Николас пожал плечами:
– Мы сообщим этим париям, что хотим знать, сколько будет стоить возврат Пискуна. Без вопросов, без обид. Сделка есть сделка.
– То есть выкупить его? А если они запросят кучу денег?
– Мой клиент уполномочил меня на сумму до ста тысяч. Впрочем, он не верит, что они клюнут.
– Твой клиент, а? Слушай, Николас, если я впрягаюсь, тебе придется рассказать мне все, что ты знаешь об этом деле, в том числе – кто твой клиент.
Он покачал головой:
– Не про клиента. Про остальное – может быть. Например, что Марта делала в городе. Но не про клиента.
– Ладно, так что Марти?
– Чтобы ты понял про нее, я сначала должен сообщить тебе кое-что о Букермане. Лью Букерман – настоящее имя генерала Бухера.
Я не подал виду, что уже знаю это:
– В самом деле?
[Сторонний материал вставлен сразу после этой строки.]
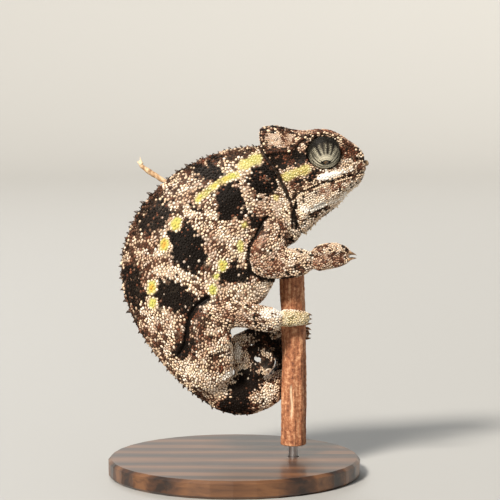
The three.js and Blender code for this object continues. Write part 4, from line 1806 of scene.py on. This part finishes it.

Ладно, Николас, расскажи своему темному старшему брату остальное.
В его глазах блеснули искры, я видел, что он лопается по швам, так ему не терпится рассказать мне все.
– Вот тебе для затравки. Марти работала в «Шоу генерала Бухера». Когда передачу закрыли, кукол Букермана признали собственностью канала, и, хотя он пытался забрать их себе, в контракте на этот счет была твердая формулировка. Вся концепция и все творческие продукты принадлежат телестанции. А дирекция была шайкой упертых дуболомов. То есть куклы-то им были не нужны, верно? Как бы то ни было, Букерман переехал в Иллинойс. Он был ипохондрик с развивающимся пристрастием к народной медицине, которое привело его в натуропатию. И он открыл маленький магазин, торговал разными травами, книжками и прочим. Выпустил успешную серию здоровых продуктов. Прошли годы, телеканал сменил владельцев, и в один прекрасный день там решили избавиться от всякого старья, в том числе и этих кукол. Это было всего несколько лет назад. Марти захватила Пискуна, а двое других – Воя и Боягуза. Букерман как-то пронюхал об этом – может, через третьих лиц, приятеля с телеканала – и отправился за своими старыми кукольными друзьями. Один из сотрудников отдал ему Воя, другой продал Боягуза. А Марти продать Пискуна не согласилась. Вроде как у них с Букерманом когда-то был роман, и что бы там между ними ни произошло, Марти по сей день таила злобу. Этот байкер, Тайлер Лумис, уже бывал в ее магазине, пытался уговорить продать белочку ему, и фактически умолял ни за какие деньги не продавать Букерману.